For the implementation of risk management, we use the PGGM risk framework to structurally provide insight into, monitor and report on risks. PGGM’s Risk Framework is based on the COSO Enterprise Risk Management methodology accepted internationally as standard.

Risk management at PGGM is organised in accordance with the generally accepted ‘three lines of defence’ model. Responsibility and primary risk management lie with line management (first line). The Finance & Control and Risk & Compliance departments (second line) supervise and report on the risks. Internal Audit (third line) assesses whether the management demonstrably complies with the different requirements stipulated in relation to risk management.

Risk appetite

With every decision, risks are taken, consciously and unconsciously, in order to realise certain objectives. In order to determine whether we are willing to run a particular risk, and to what extent, it is necessary to determine our risk appetite. If a risk is assessed as lying beyond the risk appetite, extra control measures are necessary in order to bring this risk within the limits of the risk appetite. The risks and the accompanying risk appetite are divided into three risk clusters: Corporate, Service Provision and Reputation.
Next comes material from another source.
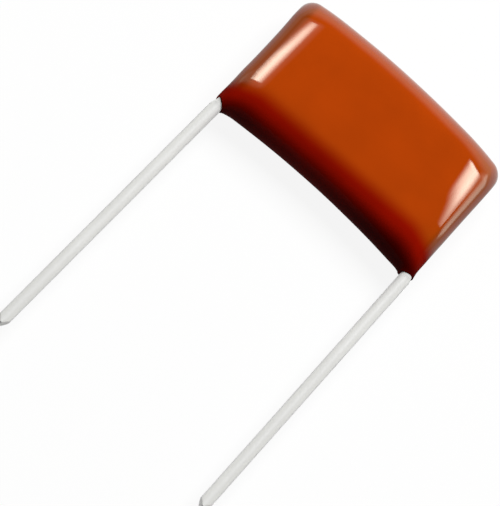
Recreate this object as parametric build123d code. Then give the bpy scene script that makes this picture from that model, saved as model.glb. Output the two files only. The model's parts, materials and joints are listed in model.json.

We have also made a distinction in relation to certain risks between risk appetite in a ‘running the business’ situation (execution) and risk appetite in relation to ‘changing the business’ situations. This is based on the thinking that continuity and reliability weigh the heaviest in the performance of our service provision, while major change programmes sometimes require more latitude for experimentation and learning, for example in the event of innovations.

Risk culture

Effective risk management goes hand in hand with a healthy risk culture. The risk culture we strive for is focused on risk-aware behaviour in an open and honest environment in which we are accountable to each other for responsibilities, results and behaviour in relation to PGGM’s values, standards and objectives. PGGM stands for a risk culture in which incidents – no matter how uncomfortable – are reported. We can then learn from these and mitigate their impact as quickly as possible and take structural measures to prevent similar situations in the future. To be able to offer best-in-class service, working under architecture must constitute an integral element of the corporate culture. In addition to the substantive mitigating measures (procedures, controls, etc.), known as ‘hard controls’, the ‘soft controls’ (behaviour and matters that influence the behaviour of others) also receive attention. In investigations by Internal Audit and in background and trend analyses of incidents by Risk & Compliance, attention is also devoted to the soft controls, the underlying causes of the problem and the behaviour appropriate for a solution.

Risk management process

Enterprise Risk Management is a continual process at all levels of our organisation. The Risk & Compliance department is responsible for coordinating the risk management process and draws up a monthly risk report. This risk report presents the risk picture for each cluster of risks, compared with the risk appetite. The substance of the risk report is discussed and adopted by our Unit Risk Committee. In addition to the risks that actually manifested themselves, the Committee specifically considers the risks that could manifest themselves in the short and longer term, i.e. the prospective risks.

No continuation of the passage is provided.